Thank you so much for detailed explaining. I got good understanding for analytical function.
Thank you. Glad it helped!!
Walahi Thank you for such a thing, MORE THAN ENOUGH
👍👍
its very easy understandable for every one
Thank you!! Glad it helped.
Thank you for your time and effort for this wonderful work of sharing and helping others. Keep up the good work you never know how much you are helping and sharing your knowledge. God bless you
Thank you!! Glad it helped!!
Very helpful. I cracker my interview. thank you so much
Congratulations!! All the best👍!!
Very Nice explanation for such scenario based sql for windows function.
Thank you!!
Hi. Thank you for your effort and a very good job. I just need to mention one thing. Take a look at this question:
Which of the below statements about Analytic Functions is FALSE?
Your answer: The PARTITION clause is not a mandatory clause in every Analytic Function
Correct answer: The Windowing Clause can be used without order by clause
In fact, I was able to use the rank and dense_rank functions without using the partition by clause. It was very intuitive. I just thought I could try to rank the salaries organization-wise, so I opted the partition by department_id clause and that gave the salary rankings for the whole organization.
When you gave partition by department_id, it should not have returned the salaries ranked by whole organization unless there is only one department in the organization. Could you please share the SQL you tried and also confirm if you are querying against the employee data set that was provided by us at the beginning of the article.
Thanks
How come “Windowing functions can be used without order by clause” is false?
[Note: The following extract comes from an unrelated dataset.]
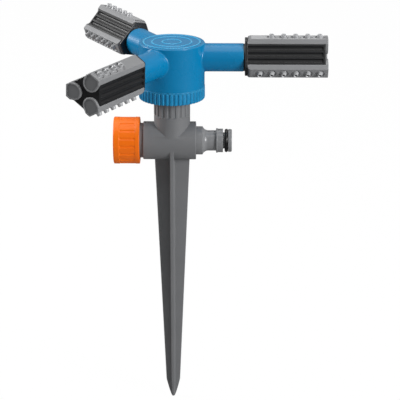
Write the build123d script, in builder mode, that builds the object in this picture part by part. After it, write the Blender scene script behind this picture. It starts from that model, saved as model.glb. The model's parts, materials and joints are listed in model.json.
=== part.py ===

Window functions can be used without order clause right ?
Eg: SELECT Employee_Id,
First_Name,
Department_Id,
Salary,
SUM(Salary) OVER(PARTITION BY Department_Id) as SUM_SAL
FROM EMPLOYEES ORDER BY Employee_Id
It is Windowing Clause that is mentioned, not the Windowing function. Refer the syntax for more details.